La Palma after the eruption

The tyres crunched over cinders as we drove in a slow procession of mainly trucks. To our right, the black land sloped steeply upwards in a solidified sea of crests and depressions beneath a white sky. Scattered across the slopes, the tops of previously towering pine trees poked out from the ash like mini-me versions of themselves, and the breezeblock shells of houses stood in the wreckage like crash survivors, too shocked to move. Behind their glassless windows, solid masses of debris stood like unwanted house guests. Roofs which collapsed beneath the weight of the lava hung from their singed rafters like limp flags on a breezeless day.

La Palma after the eruptionAbove the desolation, La Palma’s new volcano, Tajogaite, rose like a black spectre. Penetrating the dark clouds and swirling smoke that billowed from its summit, beams of sunlight swept the sharp contours of its flanks and the wilderness at its base like celestial searchlights. I snatched glances at the enthralling presence while Jack strove to take pictures from the moving vehicle. ‘NO STOPPING’ shouted another roadside sign as if it had read my mind.

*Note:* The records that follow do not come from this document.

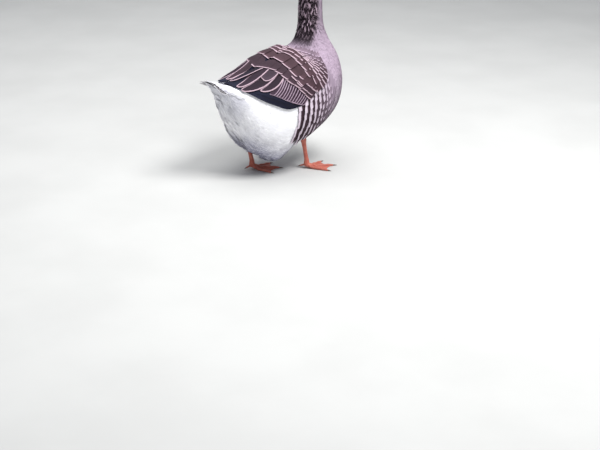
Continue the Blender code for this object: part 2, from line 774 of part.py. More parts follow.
def foot(side, finish):
    """The webbed foot under its ankle, less its claws."""
    foot_x, foot_y = LEGS[side]["joint"]
    foot_x += SHIFT_X
    rings = [
        (foot_x, foot_y, 0.0075, 0.0070, 0.0070),
        (foot_x, foot_y, 0.0130, 0.0100, 0.0094),
        (foot_x, foot_y, 0.0210, 0.0104, 0.0096),
        (foot_x, foot_y, ANKLE_Z - GAP, 0.0088, 0.0080),
    ]
    bm = bmesh.new()
    loft(bm, column(rings, LEG_SIDES))
    bmesh.ops.triangulate(bm, faces=bm.faces)
    made = link("foot_" + side, bm, finish)
    pieces = [toe(side, TOES[name], finish) for name in TOES]
    pieces.append(web(side, TOES["inner"], TOES["middle"], finish))
    pieces.append(web(side, TOES["middle"], TOES["outer"], finish))
    pieces.append(hind_toe(side, finish))
    return join(made, pieces)


def hind_line(side):
    """The hind toe's root, direction and radius; it hangs clear of the floor on the foot's inner side."""
    outward = -1 if side == "right" else 1
    along = turned(LEGS[side]["turn"] + outward * HIND_TOE["turn"])
    root = Vector((LEGS[side]["joint"][0] + SHIFT_X, LEGS[side]["joint"][1], 0.015))
    return root, (along - Vector((0, 0, 0.30))).normalized()


def hind_toe(side, finish):
    root, along = hind_line(side)
    return spike("hind", root, along, HIND_TOE["long"], HIND_TOE["radius"], HIND_TOE["radius"] * 0.7, finish)


def spike(name, root, along, long, start_radius, end_radius, finish, sides=8, sag=0.0, steps=3):
    """A round tapering rod from root along a direction, its tip sagging by sag."""
    across = Vector((-along.y, along.x, 0)).normalized()
    up = along.cross(across)
    if up.z < 0:
        up = -up
    rings = []
    for i in range(steps + 1):
        share = i / steps
        radius = start_radius + (end_radius - start_radius) * share
        middle = root + along * long * share - Vector((0, 0, sag * share * share))
        turns = [2 * math.pi * (k + 0.5) / sides for k in range(sides)]
        rings.append([middle + across * radius * math.cos(a) + up * radius * math.sin(a) for a in turns])
    bm = bmesh.new()
    loft(bm, rings)
    bmesh.ops.triangulate(bm, faces=bm.faces)
    return link(name, bm, finish)


def claw(side, toe_name, finish):
    """A claw that carries its toe on from one gap past its end."""
    name = "claw_" + side + "_" + toe_name
    if toe_name == "hind":
        root, along = hind_line(side)
        start = root + along * (HIND_TOE["long"] + GAP)
        return spike(name, start, along, CLAW_LONG["hind"], 0.0024, 0.0007, finish, sag=0.0004)
    spec = TOES[toe_name]
    rings, along = toe_rings(side, spec)
    middle = sum(rings[-1], Vector()) / TOE_SIDES
    start = Vector((middle.x, middle.y, max(middle.z, 0.0028))) + along * GAP
    return spike(name, start, along, CLAW_LONG[toe_name], 0.0026, 0.0007, finish, sag=0.0012)


def build():
    clear_scene()
    plumage = material("plumage", (0.62, 0.58, 0.60), 0.85)
    white = material("white_plumage", (0.85, 0.84, 0.85), 0.85)
    horn = material("horn", (0.72, 0.30, 0.12), 0.45)
    skin = material("skin", (0.66, 0.30, 0.20), 0.55)
    dark = material("eye", (0.05, 0.03, 0.02), 0.12)
    claws = material("claw", (0.45, 0.38, 0.33), 0.5)

    torso = body_part("torso", TAIL_CUT, NECK_CUT, TORSO_ROWS, plumage, gap_end=0.0)
    for side in LEGS:
        cut(torso, leg(side, skin, swell=GAP))
    body_part("neck", NECK_CUT, HEAD_CUT, NECK_ROWS, plumage, gap_start=GAP)
    head(plumage)
    bill_upper(horn)
    bill_half("bill_lower", BILL_LOWER, -1, horn)
    tail(white)
    for side in LEGS:
        eye(side, dark)
        wing(side, plumage)
        leg(side, skin)
        foot(side, skin)
        for toe_name in CLAW_LONG:
            claw(side, toe_name, claws)


build()
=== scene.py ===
import math

import bmesh
import bpy
import numpy as np
from mathutils import Matrix, Vector, bvhtree, kdtree


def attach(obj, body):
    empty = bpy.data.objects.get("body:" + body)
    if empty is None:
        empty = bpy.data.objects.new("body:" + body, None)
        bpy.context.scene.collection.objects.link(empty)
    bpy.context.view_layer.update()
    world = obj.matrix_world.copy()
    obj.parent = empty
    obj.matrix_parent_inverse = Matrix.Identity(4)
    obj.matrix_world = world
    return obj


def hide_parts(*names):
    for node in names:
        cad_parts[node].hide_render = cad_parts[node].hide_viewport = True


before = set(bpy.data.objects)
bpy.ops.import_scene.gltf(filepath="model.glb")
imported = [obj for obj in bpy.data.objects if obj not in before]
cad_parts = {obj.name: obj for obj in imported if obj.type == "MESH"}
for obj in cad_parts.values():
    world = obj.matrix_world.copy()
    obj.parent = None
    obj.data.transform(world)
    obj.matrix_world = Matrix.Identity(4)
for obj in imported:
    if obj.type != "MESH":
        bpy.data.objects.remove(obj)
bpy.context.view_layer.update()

# The goose faces +X, its left side is +Y. A place on its body is a pair, as in the solids: how far along it
# (0 near the tail, 1 at the top of the neck, 1.4 at the bill) and the angle round it in degrees (0 on the
# left side, 90 on the back, 180 on the right side, 270 on the belly). The functions call them t and a, and
# b is the angle from the middle of the back, the same on both sides.
SHIFT_X = 0.0044
# Stations: place along the body, centre x and z, lean of the upright, half width, reach up, reach down.
BODY = np.array([
    (-0.10, -0.266, 0.338, -28, 0.036, 0.005, 0.008),
    (-0.04, -0.246, 0.328, -28, 0.048, 0.011, 0.022),
    (0.04, -0.218, 0.312, -28, 0.062, 0.027, 0.048),
    (0.16, -0.176, 0.291, -20, 0.094, 0.062, 0.104),
    (0.28, -0.120, 0.263, -10, 0.122, 0.112, 0.175),
    (0.40, -0.057, 0.243, 0, 0.139, 0.154, 0.208),
    (0.52, 0.010, 0.248, 6, 0.144, 0.164, 0.163),
    (0.62, 0.065, 0.274, 16, 0.139, 0.150, 0.164),
    (0.70, 0.104, 0.310, 34, 0.126, 0.128, 0.165),
    (0.77, 0.124, 0.350, 54, 0.101, 0.102, 0.147),
    (0.83, 0.130, 0.397, 72, 0.069, 0.074, 0.110),
    (0.88, 0.129, 0.442, 84, 0.048, 0.052, 0.066),
    (0.93, 0.128, 0.500, 89, 0.039, 0.041, 0.045),
    (1.00, 0.130, 0.600, 89, 0.036, 0.040, 0.041),
    (1.06, 0.133, 0.672, 86, 0.034, 0.038, 0.041),
    (1.12, 0.139, 0.712, 72, 0.0325, 0.041, 0.046),
    (1.18, 0.150, 0.741, 48, 0.0315, 0.044, 0.048),
    (1.24, 0.168, 0.756, 22, 0.0305, 0.040, 0.044),
    (1.30, 0.190, 0.757, 4, 0.0285, 0.035, 0.039),
    (1.36, 0.210, 0.751, -10, 0.0235, 0.027, 0.030),
    (1.40, 0.222, 0.747, -16, 0.018, 0.020, 0.022),
])
TAIL_END, HEAD_END = -0.10, 1.40
ROUNDNESS = 0.92
GROOVE_DEEP, GROOVE_WIDE, GROOVE_AT, GROOVE_LONG = 0.115, 0.032, 0.30, 0.17
FURROW_DEEP, FURROW_WIDE, FURROW_AT, FURROW_LONG = 0.100, 0.034, 0.42, 0.34
DEWLAP_AT, DEWLAP_SIZE, DEWLAP_SLOPE = (0.184, 0.0, 0.704), (0.044, 0.0125, 0.018), 52.0
DEWLAP_COAT, NECK_FROM = 0.0016, 0.6
# The folded wing's core: place along the body, angle of its upper and lower edges, thickness.
WING = np.array([
    (0.02, 104, 140, 0.003), (0.08, 92, 160, 0.004), (0.15, 90.8, 170, 0.005), (0.23, 90.6, 173, 0.0055),
    (0.43, 90.6, 172, 0.006), (0.53, 90.6, 168, 0.006), (0.61, 90.8, 164, 0.006), (0.69, 93, 160, 0.004),
    (0.75, 100, 152, 0.002),
])
FAN_ROOT, FAN_RISE, FAN_LONG, FAN_SPREAD = (-0.200, 0.0, 0.304), 28.0, 0.105, 20.0
FAN_HALF_ROOT, FAN_DROOP = 0.034, 0.006
EYE_PLACE, EYE_RADIUS, EYE_SHOWS, IRIS_REACH = (1.285, 18.0), 0.0080, 0.0024, 0.75
LID_REACH, LID_RISE, LID_THICK = 0.0066, 0.0049, (0.0011, 0.00055)
# Each foot: its joint (x, y) and the turn of its middle toe in degrees.
FEET = {"right": ((0.062, -0.072), -22.0), "left": ((-0.095, 0.034), -33.0)}
TOE_SPREAD, TOE_HALF, TOE_PLATE, SHANK_PLATE = 36.0, (0.0045, 0.0068), 0.0034, 0.0042
PLATE_DEEP, CREASE_DEEP = 0.00028, 0.00022
# How far feathers keep from the middle of an eye: their roots, and any part of them.
ROOT_CLEAR, VANE_CLEAR = 0.0072, 0.0066
# Places tried for each one that is kept, over the body and on the head; the small feathers' drift in degrees.
BODY_TRIES, HEAD_TRIES, DRIFT = 9, 8, 6.0
rng = np.random.default_rng(17)


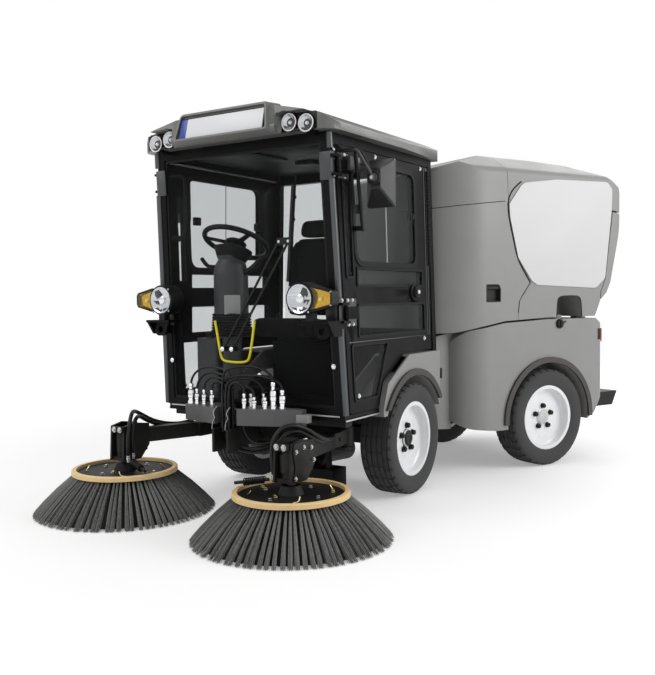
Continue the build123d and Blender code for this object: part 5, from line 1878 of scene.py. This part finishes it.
# ---- driver's place ----
def stuff(obj: Piece, cap: float, grooves: Sequence[tuple[int, float, float]],
        voxel: float = 6.0) -> Piece:
    """Turns a blank into an upholstered pad: skinned, blown up, sewn and smoothed.

    Args:
        obj: The blank, a little smaller than the pad.
        cap: How far any point may swell, in millimetres.
        grooves: Sewn channels: axis number, place on it, depth in millimetres.
        voxel: Size of the skin's mesh.

    Returns:
        The pad.
    """
    take(obj)
    obj.data.remesh_voxel_size = voxel * MM
    bpy.ops.object.voxel_remesh()
    rest = [vertex.co.copy() for vertex in obj.data.vertices]
    bpy.ops.object.modifier_add(type="CLOTH")
    cloth = obj.modifiers[-1]
    cloth.settings.use_pressure = True
    cloth.settings.uniform_pressure_force = 4.0
    cloth.settings.effector_weights.gravity = 0.0
    for number in range(1, 21):
        bpy.context.scene.frame_set(number)
    blown = obj.evaluated_get(bpy.context.evaluated_depsgraph_get()).data
    swollen = [vertex.co.copy() for vertex in blown.vertices]
    bpy.ops.object.modifier_remove(modifier=cloth.name)
    bpy.context.scene.frame_set(1)
    for vertex, start, end in zip(obj.data.vertices, rest, swollen):
        move = end - start
        if move.length > cap * MM:
            move *= cap * MM / move.length
        vertex.co = start + move
    normals = [vertex.normal.copy() for vertex in obj.data.vertices]
    for vertex, normal in zip(obj.data.vertices, normals):
        for axis, place, depth in grooves:
            near = math.exp(-((vertex.co[axis] / MM - place) / 7.0) ** 2)
            vertex.co -= normal * depth * MM * near
    obj.data.update()
    bpy.ops.object.modifier_add(type="SUBSURF")
    obj.modifiers[-1].levels = 1
    bpy.ops.object.modifier_apply(modifier=obj.modifiers[-1].name)
    return obj


@dataclass
class DriverSeat:
    """The sprung seat: a padded cushion, a high back with its head pad, and its controls."""

    x: float = -195.0

    def build(self) -> None:
        """Makes and dresses the seat."""
        cushion = self.cushion()
        settle(cushion, SEAT_CLOTH, "front_unit", angle=60)
        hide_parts("seat_cushion")
        back = self.back()
        settle(back, SEAT_CLOTH, "front_unit", angle=60)
        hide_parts("seat_back")
        settle(self.welt(), SEAL_RUBBER, "front_unit")
        settle(self.controls(), BLACK_ABS, "front_unit")
        LOG.info("seat")

    def cushion(self) -> Piece:
        """The seat pad, deeper at the front edge.

        Returns:
            The new piece.
        """
        blank = block("seat_pad", (self.x - 212, -168, 868), (self.x + 212, 246, 948), 24, 4)
        for vertex in blank.data.vertices:
            if vertex.co.z > 0.9:
                vertex.co.z += 0.016 - 0.07 * (vertex.co.y + 0.12) * (vertex.co.y > -0.12)
        return stuff(blank, 9, [(0, self.x - 118, 6), (0, self.x + 118, 6), (1, -40, 3),
            (1, 60, 3)])

    def back(self) -> Piece:
        """The back pad and the head pad above it.

        Returns:
            The new piece.
        """
        lean = Matrix.Translation((self.x * MM, 0.196, 0.965)) @ Matrix.Rotation(
            math.radians(-5.5), 4, "X") @ facing(22)
        blank = plate("seat_back_pad", [(-172, 6), (172, 6), (178, 120), (176, 400), (120, 492),
            (-120, 492), (-176, 400), (-178, 120)], 64, lean, 46, 8)
        back = stuff(blank, 9, [(0, self.x - 108, 6), (0, self.x + 108, 6)])
        head_lean = Matrix.Translation((self.x * MM, 0.258, 1.462)) @ Matrix.Rotation(
            math.radians(-5.5), 4, "X") @ facing(20)
        head = plate("seat_head_pad", [(-108, 0), (108, 0), (112, 60), (88, 100), (-88, 100),
            (-112, 60)], 46, head_lean, 26, 8)
        return joined("seat_back_pads", [back, stuff(head, 6, [])])

    def welt(self) -> Piece:
        """Piping round the cushion and the moulded shell behind the back.

        Returns:
            The new piece.
        """
        x = self.x
        ring = [(x - 224, 0, 905), (x - 224, -150, 908), (x - 190, -180, 910), (x, -184, 912),
            (x + 190, -180, 910), (x + 224, -150, 908), (x + 224, 0, 905), (x + 224, 220, 900),
            (x + 190, 254, 900), (x, 258, 900), (x - 190, 254, 900), (x - 224, 220, 900),
            (x - 224, 0, 905)]
        piping = tube("seat_piping", ring, 3.2, 6)
        lean = Matrix.Translation((x * MM, 0.226, 0.97)) @ Matrix.Rotation(math.radians(-5.5), 4,
            "X") @ facing(26)
        shell = plate("seat_piping", [(-150, 20), (150, 20), (160, 380), (110, 470), (-110, 470),
            (-160, 380)], 12, lean, 40, 3)
        return joined("seat_piping", [piping, shell])

    def controls(self) -> Piece:
        """Slide rails, the height knob, the recline lever and the belt's buckle.

        Returns:
            The new piece.
        """
        x = self.x
        made = [block("seat_controls", (side_x - 12, -120, 862), (side_x + 12, 250, 878), 3)
            for side_x in (x - 150, x + 150)]
        made.append(tube("seat_controls", [(x + 226, 150, 900), (x + 240, 120, 905),
            (x + 244, 40, 915)], 7, 8))
        made.append(turned("seat_controls", [(0, 0), (22, 0), (22, 14), (18, 20), (0, 20)],
            (x + 224, -90, 888), (1, 0, 0), 16))
        made.append(block("seat_controls", (x - 252, 150, 870), (x - 236, 180, 990), 5, 3))
        return joined("seat_controls", made)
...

As we reached the outskirts of the La Laguna suburb of Los Llanos de Aridane, the black deluge stopped, as abruptly as it had begun. A large, two-storey breeze block building stood, one half buried beneath a solid block of dark grey ash that reached up to just below its second-floor windows while, in the other half, people sat on a large terrace drinking coffee and reading their newspapers in the morning sun, as if having half the building engulfed in solidified lava was a perfectly natural architectural feature around here.

 

Tajogaite, La Palma's newest volcano

The further we drove, the less evidence we saw of La Palma’s new volcano or indeed, that there had ever been an eruption that rocked the entire island for 86 days in the late summer of 2021. Despite the devastation it had wrought on the island’s infrastructure and economy, beyond the directly affected section of the west coast and its upper reaches, there was no evidence of any disruption. As green and floral as it ever was, La Isla Bonita shone beneath the intense blue of its firmament.

La Palma after the eruption

Travelling into the Caldera de Taburiente later that morning, familiar signposts that had towered above us now only reached our elbows. Miraculously, many of the pine trees still flourished despite their trunks having been buried in half a meter of 800°C ash. But the once-familiar landscape had changed beyond recognition, its uniform unfamiliarity slightly unnerving like once again, I’d stepped into that parallel dream world where something was decidedly wrong.

“La Palma’s new volcano is right there.” Jonas pointed to a dense fog beyond which we could see… nothing. When we reached the small viewpoint from which you can see into the crater of the volcanic infant, we saw nothing but a swirling bank of clouds and thick fog. We had been five days on the island and this was the first day the sun had chosen not to put in a full shift, allowing the bruma (low cloud) to hold the day hostage. I was disappointed and yet, I found myself smiling. La Palma wasn’t allowing me to see everything; if I wanted a close look at her latest child, I would have to come back another day.

After so long without visitors, the island needed its tourism to return. No real hardship.